Greeks sacrificed to share a meal with the gods, but Jane Harrison (in her classic Prolegomena to the Study of Greek Religion (Cambridge Library Collection – Classics) ) found another sort of sacrifice lurking in the dark corners of Greek religion. According to Harrison, “un-eaten sacrifices are characteristic of angry ghosts demanding placation and of a whole class of underworld divinities in general.”

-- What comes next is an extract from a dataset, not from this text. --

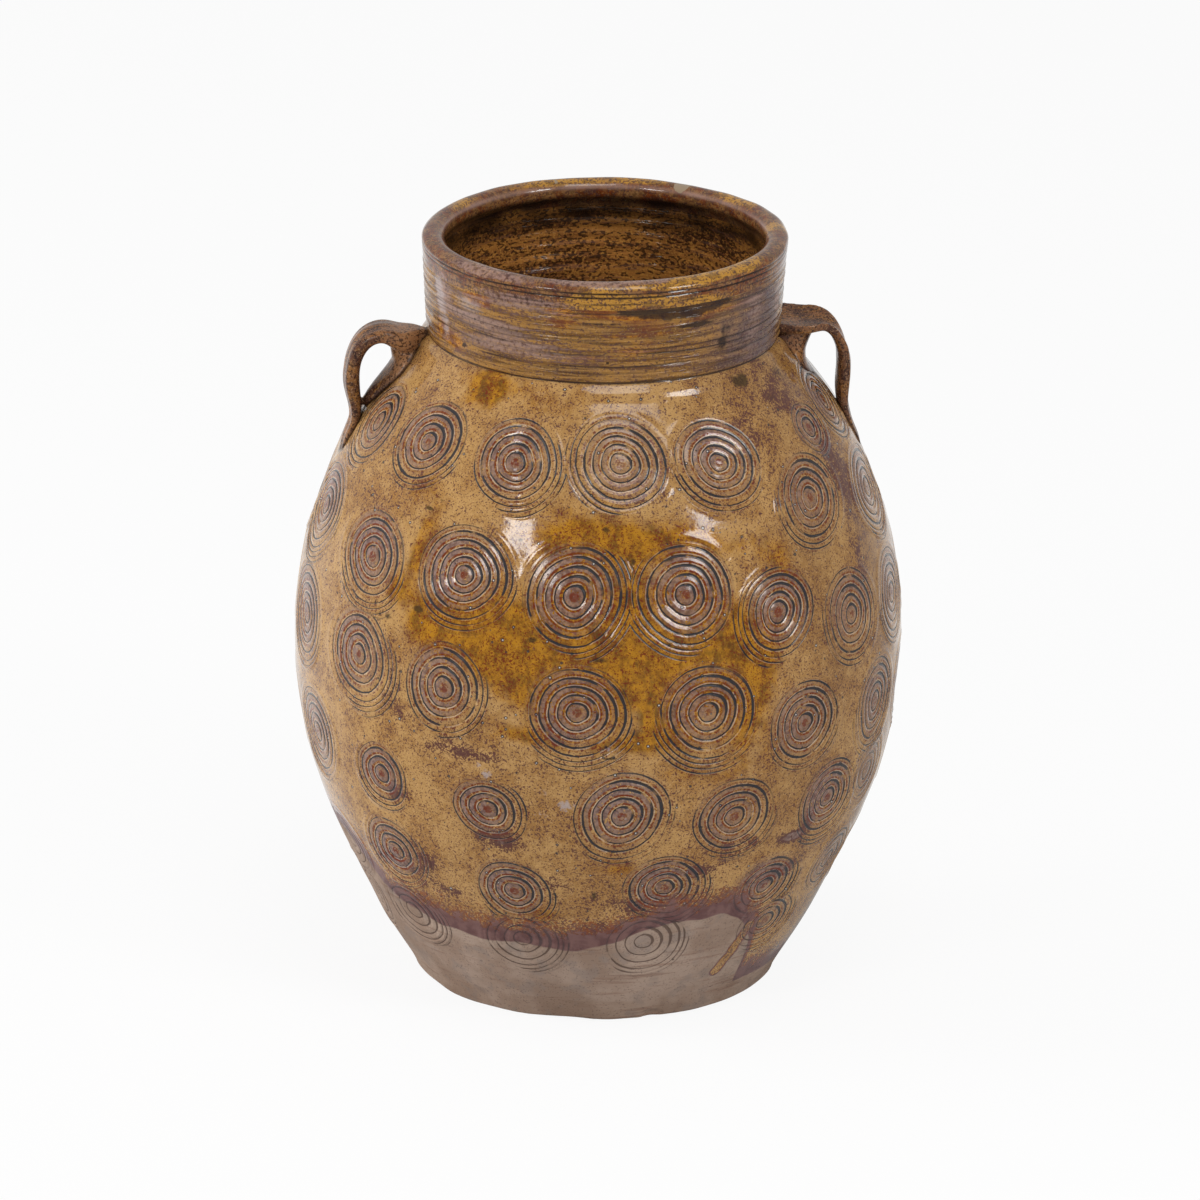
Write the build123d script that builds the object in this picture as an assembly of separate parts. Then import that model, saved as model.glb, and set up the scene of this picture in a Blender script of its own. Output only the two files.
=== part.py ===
from build123d import *
import os

# A wide-mouthed storage jar, thrown in sections that are luted together, with two strap lugs.
# Millimetres, +Z up. The origin is the centre of the underside and the lugs lie along X.

# The jar's own sizes: the body up to the neck seam, and the neck that stands on it
body_height = 372.5
neck_height = 58.5
belly_radius = 169.7
belly_height_share = 0.5477
foot_radius = 101.5
wall = 9.0

# The slab that closes the bottom
slab_thickness = 14.0
slab_edge_round = 2.5
floor_cove_width = 12.0

# The mouth and the rolled rim, which overhangs the neck on the inside. The rim stands out a
# little past the foot of the neck too.
mouth_radius = 89.0
rim_thickness = 12.8
rim_stand = 3.8
lip_land = 5.0
lip_overhang = 2.6
lip_undercut = 4.5
rim_crown = 3.8
rim_seam_drop = 15.0
rim_groove_drop = 5.4
rim_groove_pitch = 2.6
rim_grooves = 2
rim_groove_size = 0.7
neck_groove_size = 1.4

# The places where one thrown section is luted to the next: the lower one as a share of the
# rise from the ground to the belly, the upper one of the rise from the belly to the neck seam
lower_seam_share = 0.6176
upper_seam_share = 0.475

# The ridge that keys the seams
key_width = 4.0
key_depth = 2.5

# The strap lugs. Each strap's outer face stands out this far past the wall at the strap's tail.
lug_stands = {"lug_left": 3.79, "lug_right": -1.71}
lug_rise = 5.5
lug_drop = 62.0
lug_width = 44.0
lug_thickness = 8.5

# Small overrun of the shapes that cut others
overrun = 5.0

# Radii and heights that follow from these sizes
rim_radius = mouth_radius + rim_thickness
neck_radius = rim_radius - rim_stand
neck_seam_height = body_height
jar_height = body_height + neck_height
belly_height = belly_height_share * body_height
lower_seam_height = lower_seam_share * belly_height
upper_seam_height = belly_height + upper_seam_share * (neck_seam_height - belly_height)
lug_tail_height = neck_seam_height + lug_rise - lug_drop

# The wall's outline as shares: height, then how far out it stands. The lower list runs from
# the foot to the belly, the upper one from the belly to the neck seam.
lower_wall_shares = [(0.10, 0.175), (0.22, 0.375), (0.34, 0.545), (0.56, 0.818), (0.76, 0.955)]
upper_wall_shares = [(0.24, 0.935), (0.45, 0.795), (0.65, 0.60), (0.80, 0.375), (0.92, 0.14)]
foot_flare_share = 0.5
seam_slope_share = 0.66
neck_swell_share = 0.38
inner_wall_shares = [0.045, 0.11, 0.18, 0.26, 0.36, 0.47, 0.58, 0.69, 0.80, 0.90, 1.0]

# The strap's middle line and section along its length, as shares of the lug's reach from the
# neck, its drop, its width and its thickness. The first section is the root in the shoulder.
lug_shares = [
    (-0.09, 0.80, 0.90, 2.20),
    (0.15, 0.80, 1.00, 2.40),
    (0.34, 0.85, 0.94, 1.75),
    (0.51, 0.92, 0.78, 1.00),
    (0.71, 0.87, 0.64, 0.94),
    (0.86, 0.72, 0.54, 1.00),
    (0.91, 0.53, 0.50, 1.00),
    (0.89, 0.37, 0.47, 0.98),
    (0.86, 0.24, 0.44, 0.84),
    (0.87, 0.10, 0.38, 0.60),
    (0.91, -0.04, 0.26, 0.36),
]
lug_corner_share = 0.46


def point(radius, height):
    return Vector(radius, 0, height)


def radius_at(curve, height):
    """The radius at which a rising outline passes a height."""
    low, high = 0.0, 1.0
    for _ in range(40):
        middle = (low + high) / 2
        if (curve @ middle).Z < height:
            low = middle
        else:
            high = middle
    return (curve @ low).X


def wall_outline():
    """The outside of the body, from the foot's rounded edge to the neck seam."""
    rise = belly_height - slab_edge_round
    swell = belly_radius - foot_radius
    points = [point(foot_radius, slab_edge_round)]
    for up, out in lower_wall_shares:
        points.append(point(foot_radius + out * swell, slab_edge_round + up * rise))
    points.append(point(belly_radius, belly_height))
    rise = neck_seam_height - belly_height
    swell = belly_radius - neck_radius
    for up, out in upper_wall_shares:
        points.append(point(neck_radius + out * swell, belly_height + up * rise))
    points.append(point(neck_radius, neck_seam_height))
    foot_slope = Vector(foot_flare_share, 0, 1)
    seam_slope = Vector(-seam_slope_share, 0, 1)
    return Spline(points, tangents=[foot_slope, seam_slope])


def inner_outline(outside):
    """The inside of the body, one wall thickness in from the outside."""
    points = []
    for share in inner_wall_shares:
        along = outside % share
        inward = Vector(-along.Z, 0, along.X)
        points.append(outside @ share + inward * wall)
    return Spline(points)


def jar_outline(outside):
    """The closed outer shape of the whole jar, as if it were solid."""
    underside = point(foot_radius - slab_edge_round, 0)
    rim_side = point(rim_radius, jar_height - rim_crown)
    neck_middle = point(
        neck_radius + neck_swell_share * (rim_radius - neck_radius),
        (neck_seam_height + jar_height - rim_crown) / 2,
    )
    land_top = point(mouth_radius, jar_height - rim_crown)
    crown = point((mouth_radius + rim_radius) / 2, jar_height)
    edges = [
        Line(point(0, 0), underside),
        TangentArc(underside, outside @ 0, tangent=Vector(1, 0, 0)),
        outside,
        ThreePointArc(outside @ 1, neck_middle, rim_side),
        ThreePointArc(rim_side, crown, land_top),
        Line(land_top, point(0, jar_height - rim_crown)),
        Line(point(0, jar_height - rim_crown), point(0, 0)),
    ]
    return make_face(edges)


def cavity_outline(inside):
    """The space inside the jar, up through the neck and past the mouth."""
    cove_top = inside @ 0
    cove_foot = point(cove_top.X - floor_cove_width, slab_thickness)
    land_top = jar_height - rim_crown
    undercut = point(mouth_radius + lip_overhang, land_top - lip_land - lip_undercut)
    edges = [
        Line(point(0, slab_thickness), cove_foot),
        TangentArc(cove_foot, cove_top, tangent=Vector(1, 0, 0)),
        inside,
        Line(inside @ 1, undercut),
        Line(undercut, point(mouth_radius, land_top - lip_land)),
        Line(point(mouth_radius, land_top - lip_land), point(mouth_radius, jar_height + overrun)),
        Line(point(mouth_radius, jar_height + overrun), point(0, jar_height + overrun)),
        Line(point(0, jar_height + overrun), point(0, slab_thickness)),
    ]
    return make_face(edges)


def diamond(middle, size):
    """A square on its corner, the section of an incised line."""
    corners = [(size, 0), (0, size), (-size, 0), (0, -size)]
    return make_face(Polyline([middle + point(x, z) for x, z in corners], close=True))


def incised_lines():
    """The pair of lines under the rim and the one at the foot of the neck."""
    lines = [diamond(point(neck_radius, neck_seam_height), neck_groove_size)]
    for index in range(rim_grooves):
        height = jar_height - rim_groove_drop - index * rim_groove_pitch
        lines.append(diamond(point(rim_radius, height), rim_groove_size))
    return lines


def seam_lines(outside):
    """The cuts between the sections, bottom to top: level, with a ridge inside the wall."""
    edge = belly_radius + overrun
    keys = [
        (slab_thickness, radius_at(outside, slab_thickness) - wall),
        (lower_seam_height, radius_at(outside, lower_seam_height) - wall / 2),
        (upper_seam_height, radius_at(outside, upper_seam_height) - wall / 2),
        (neck_seam_height, neck_radius - wall / 2),
        (jar_height - rim_seam_drop, rim_radius - wall / 2),
    ]
    cuts = [[(0, -overrun), (edge, -overrun)]]
    for height, radius in keys:
        ridge = [
            (radius - key_width / 2, height),
            (radius, height - key_depth),
            (radius + key_width / 2, height),
        ]
        cuts.append([(0, height)] + ridge + [(edge, height)])
    cuts.append([(0, jar_height + overrun), (edge, jar_height + overrun)])
    return cuts


def band(low_line, high_line):
    """The strip between two seams, which picks one section out of the wall."""
    corners = [point(*place) for place in low_line + high_line[::-1]]
    return make_face(Polyline(corners, close=True))


def lug_strap(reach):
    """One strap, run on into the wall at both ends, on the +X side."""
    span = reach - neck_radius
    places = []
    for out, up, _, _ in lug_shares:
        places.append(point(neck_radius + out * span, lug_tail_height + up * lug_drop))
    line = Spline(places)
    sections = []
    for place, (_, _, width_share, thickness_share) in zip(places, lug_shares):
        thickness = lug_thickness * thickness_share
        across = Plane(origin=place, x_dir=(0, 1, 0), z_dir=line % line.param_at_point(place))
        shape = RectangleRounded(lug_width * width_share, thickness, thickness * lug_corner_share)
        sections.append(across * shape)
    return loft(sections)


os.makedirs("parts", exist_ok=True)

outside = wall_outline()
solid_outline = jar_outline(outside)
section = solid_outline - cavity_outline(inner_outline(outside))
for line in incised_lines():
    section = section - line

names = ["floor_disc", "lower_wall", "belly_wall", "shoulder_wall", "neck_collar", "rim_roll"]
cuts = seam_lines(outside)
for name, low_line, high_line in zip(names, cuts, cuts[1:]):
    piece = revolve(section & band(low_line, high_line), axis=Axis.Z)
    export_step(piece, f"parts/{name}.step")

jar_block = revolve(solid_outline, axis=Axis.Z)
tail_radius = radius_at(outside, lug_tail_height)
for name, stand in lug_stands.items():
    lug = lug_strap(tail_radius + stand) - jar_block
    if name == "lug_left":
        lug = mirror(lug, about=Plane.YZ)
    export_step(lug, f"parts/{name}.step")
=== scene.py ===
import math
from types import SimpleNamespace

import bpy
import numpy as np
from mathutils import Matrix, Vector


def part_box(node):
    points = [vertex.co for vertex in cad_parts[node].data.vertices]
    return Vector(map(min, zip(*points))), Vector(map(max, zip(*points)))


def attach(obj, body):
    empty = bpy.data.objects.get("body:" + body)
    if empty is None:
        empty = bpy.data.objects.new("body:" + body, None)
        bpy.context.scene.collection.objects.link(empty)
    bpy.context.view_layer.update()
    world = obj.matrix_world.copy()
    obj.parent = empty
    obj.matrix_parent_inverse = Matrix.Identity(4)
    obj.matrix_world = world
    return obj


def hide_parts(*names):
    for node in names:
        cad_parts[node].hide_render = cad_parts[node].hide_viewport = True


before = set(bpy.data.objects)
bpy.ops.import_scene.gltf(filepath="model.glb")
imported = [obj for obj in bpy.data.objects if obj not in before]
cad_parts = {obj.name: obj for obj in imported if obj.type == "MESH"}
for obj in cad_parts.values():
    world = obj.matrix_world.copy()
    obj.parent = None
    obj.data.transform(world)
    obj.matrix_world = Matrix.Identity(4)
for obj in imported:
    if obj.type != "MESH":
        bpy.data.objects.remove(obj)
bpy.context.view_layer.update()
mm = 0.001
scene = bpy.context.scene


# Camera

cameraSettings = {
    "azimuth": -5.0,       # degrees, 0 looks along +Y
    "elevation": 19.5,
    "distance": 6.16,
    "aimHeight": 0.2128,
    "aimSide": 0.0009,
    "roll": 0.75,          # degrees the jar leans to the right in the picture
    "lens": 330.0,
    "sensor": 36.0,
    "pictureSize": 1200,
}


def cameraAxes(s):
    turn, lift, roll = (math.radians(s[k]) for k in ("azimuth", "elevation", "roll"))
    back = Vector((math.sin(turn) * math.cos(lift), -math.cos(turn) * math.cos(lift), math.sin(lift)))
    level = Vector((math.cos(turn), math.sin(turn), 0))
    upright = back.cross(level)
    right = math.cos(roll) * level + math.sin(roll) * upright
    up = math.cos(roll) * upright - math.sin(roll) * level
    place = Vector((0, 0, s["aimHeight"])) + level * s["aimSide"] + back * s["distance"]
    return place, right, up, back


def addObject(name, data):
    thing = bpy.data.objects.new(name, data)
    scene.collection.objects.link(thing)
    return thing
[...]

This is significant in itself. Greek sacrificial procedures included what Harrison calls “rites of riddance” for the chthonic gods. Sacrifice warded off dangerous threats, the underworld gods and ghosts. More importantly, Harrison’s argument is that the Olympian rites were intertwined with and overlaid by the rites of riddance, rites that placated and pacified the dead. Summarizing her conclusions about the festival of Diasia, she writes, “The cult of the Olympian Zeus has overlaid the cult of a being called Meilichios, a being who was figured as a snake, who was a sort of Poutos, but who had also some of the characteristics of the Erinys; he was an avenger of kindred blood, his sacrifice was a holocaust offered by night, his festival a time of ‘hilly gloom’ . . . The cult of Meilichios is unlike that of the Olympian Zeus as described in Homer, and the methods of purification characteristic of him are wholly alien. The name of the festival means ‘the ceremonies of imprecation.’”
Paul said the Gentiles sacrifice to demons. The Greeks might well have agreed.